My question is, what happened?  Did the community decide that partial
evaluation is done, and it's up to industry to adopt it?  If so, am I
right that industry largely did not?  Also, is there any good summary
of the research consensus about the "right way" to do partial
evaluation, or the tradeoffs that it is up to industry to make?

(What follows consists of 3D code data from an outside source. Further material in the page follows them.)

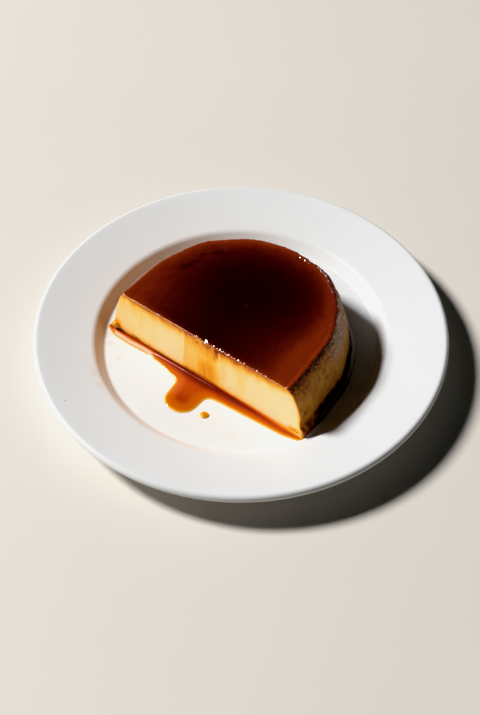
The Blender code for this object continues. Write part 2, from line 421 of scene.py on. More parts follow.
def fillSteps(outline, longest):
    # Adds points along the straight runs so that no step is longer than this
    steps = np.maximum(np.ceil(np.linalg.norm(np.diff(outline, axis=0), axis=1) / longest), 1)
    shares = np.concatenate([np.arange(count) / count + start for start, count
                             in enumerate(steps.astype(int))] + [[len(outline) - 1]])
    return np.stack([np.interp(shares, np.arange(len(outline)), outline[:, axis]) for axis in (0, 1)], -1)


def plateProfile():
    # Radius and height from the middle of the floor, out over the lip and back under to the axis
    lip = plate["thickness"] / 2
    centre = np.array([plate["radius"] - lip, plate["lipMiddle"]])
    shoulder = plate["shoulder"]
    slope = math.atan2(centre[1] + lip - shoulder[1], centre[0] - shoulder[0])
    angle = slope + np.linspace(math.pi / 2, -math.pi / 2, plate["lipSteps"] + 1)
    roll = centre + lip * np.stack([np.cos(angle), np.sin(angle)], -1)
    top = rounded([(0.5, floorZ), (plate["floorEdge"], floorZ, plate["floorFillet"]),
                   (*shoulder, plate["rimFillet"]), tuple(roll[0])], plate["cornerSteps"])
    outer, inner, ring = plate["footOuter"], plate["footInner"], plate["footRound"]
    under = rounded([
        tuple(roll[-1]),
        (shoulder[0] + plate["underShoulder"], shoulder[1] - plate["thickness"], plate["underFillet"]),
        (outer, plate["footHeight"], ring),
        (outer - plate["footTaper"], 0.0, ring),
        (inner, 0.0, ring),
        (inner - plate["footTaper"], plate["footHeight"], ring),
        (0.5, plate["footHeight"]),
    ], plate["cornerSteps"] // 2)
    return fillSteps(np.vstack([top[:-1], roll, under[1:]]), plate["longest"])


def spots(tree, place, marks):
    # Sum of soft round marks on the plate, each at full strength in its middle and 0 at its edge
    flat = add(tree, "VectorMath", {0: place, 1: (1.0, 1.0, 0.0)}, operation="MULTIPLY").outputs[0]
    total = 0.0
    for x, y, size, strength in marks:
        away = add(tree, "VectorMath", {0: flat, 1: (x * mm, y * mm, 0.0)}, operation="DISTANCE")
        mark = add(tree, "MapRange", {"Value": away.outputs["Value"], "From Min": size * mm,
                                      "From Max": size * mm * plate["markCore"], "To Max": strength},
                   interpolation_type="SMOOTHSTEP").outputs[0]
        total = maths(tree, "ADD", total, mark)
    return total


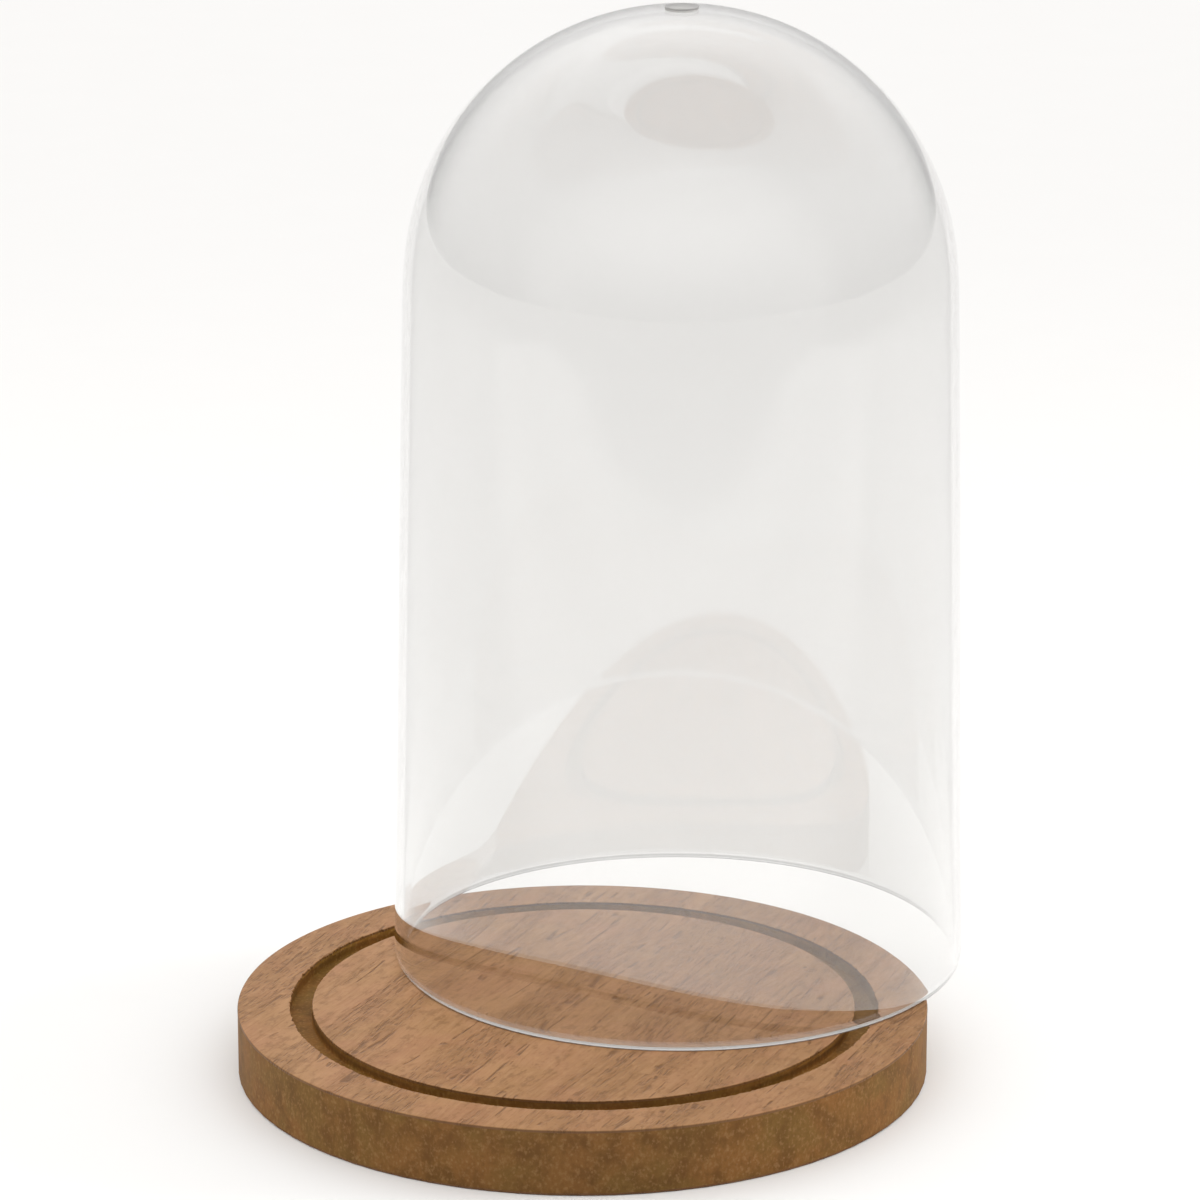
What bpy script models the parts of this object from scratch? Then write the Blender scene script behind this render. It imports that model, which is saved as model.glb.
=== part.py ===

If not, did the community decide that partial evaluation doesn't work
and give up?  If they did, is there any summary anywhere of what the
insurmountable problem turned out to be?  And what ways to surmount it
were attempted and why they didn't work?  I have a hunch that the
killer is intermediate expression bulge of huge numbers of specialized
variants during compilation, but I would really appreciate reading a
cogent discussion of attempts to mitigate this problem and how well or
poorly they worked.

Alternately, is research activity still proceeding under a different
name?  What are "supercompilation" and "distillation", and how are
they related?

The reason I ask is that my group is trying to get automatic
differentiation to be both first-class and efficient.  (Why?  Because
AD can generate gradients of machine learning models without manual
input -- if made practical, this could revolutionize machine
learning.)  Efficient but not first-class, and in particular poorly
nestable, automatic differentiation can be had from the
source-to-source transformers at autodiff.org; first-class but
inefficient automatic differentiation can be had by operator
overloading.  We were eying partially evaluating away all the
allocation overhead of operator overloading to get a first-class and
efficient implementation.

Does this sound like a plausible research agenda?  What is the
canonical reference for how to implement a partial evaluator for this
kind of purpose?  (Yes, I read Jones, Gomard, and Sestoft 1993
"Partial Evaluation and Program Generation"; is there anything more
modern?)  Else, is there argumentation that partial evaluation will
not serve this purpose?

Thank you,
~Alexey Radul